Kamini Bhatt, another resident said that while no force was used, scare tactics were abundant. “Police and DDA went inside some houses and told the women that machines were standing ready to break their houses, and if they didn't leave they’d be thrown out,” she said.
The problem isn't with redevelopment but with the homes DDA will give families afterwards. Distrust, of the agency and a vastly different lifestyle being forced on them, runs deep.“We don't mind moving out if we’ll get good home. The DDA has said we’ll all get a two room flat,” said Dilip, one of the colony's 12 pradhans, who says he was beaten up a year ago by the police because he tried to stop the demolition.
“There is now a court case against me. But we can't live in 15 story houses; we want to stay in four story houses. Who will maintain the lift, we’re not used to lifts,” he added. This change is a sore point with the residents, from living sprawled out in the eight acre area to being boxed in eight towers of high rise tenements, in 2-3 acres, while the rest is turned into a mall or a shopping complex by Raheja developers. Nor, it seems, are all families accounted for.
Dilip said that the DDA's 2008 survey had only my counted 2800 families --hence 2800 rooms in the transit camp and 2800 flats planned for resettlement --- yet there are about 3300 families in the basti. Residents say that the DDA has not counted married children as a separate family unit from their parents’.

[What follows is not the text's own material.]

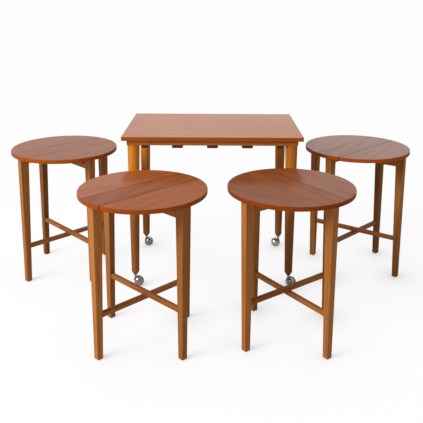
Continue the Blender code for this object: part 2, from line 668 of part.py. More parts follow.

“It's the initial fear of shifting to a new place, which even you and I would feel,” said the DDA's JP Agarwal, Principal Commissioner, housing and land development, on site to talk to residents and push for the start of the demolition.
“Delhi doesn't have space to build houses horizontally, we have to make multi-storey flats. But we’re bound by our commitment to resettle them in-situ.” Though activist feared that the DDA was taking itself out of any legal accountability, Agarwal said the agency was part of a tripartite agreement with the residents and the developers.
He also denied that the DDA had deliberately cut power and water to the colony, to force people to move, which only returned late afternoon after Delhi's health and PWD minister Satyendra Jain visited the area.
Agarwal indicates the filth and open sewage in the area, saying that living conditions would be better for all, yet residents said that the filth had accumulated because the DDA neglected to clean the area.
In the midst of this tussle, some 500 families who moved to the transit camp a few kilometers away, two years ago, are caught in limbo. They left as their houses were too close to an open sewer, and had have set up home in the prefabricated, white and blue rooms of the camp.
Suspicious of outsiders and reluctant to say much or give their names, they were careful to not criticise the camp, in case their words get out and scare away the other families, ostracising them further. Yet, they admitted to News18 that they couldn't live in the camp forever and wanted to return. That is possible only if the rest of the families shift out of Kathputli and let the work get on. Something, as the stalemate continues, won't come to pass smoothly.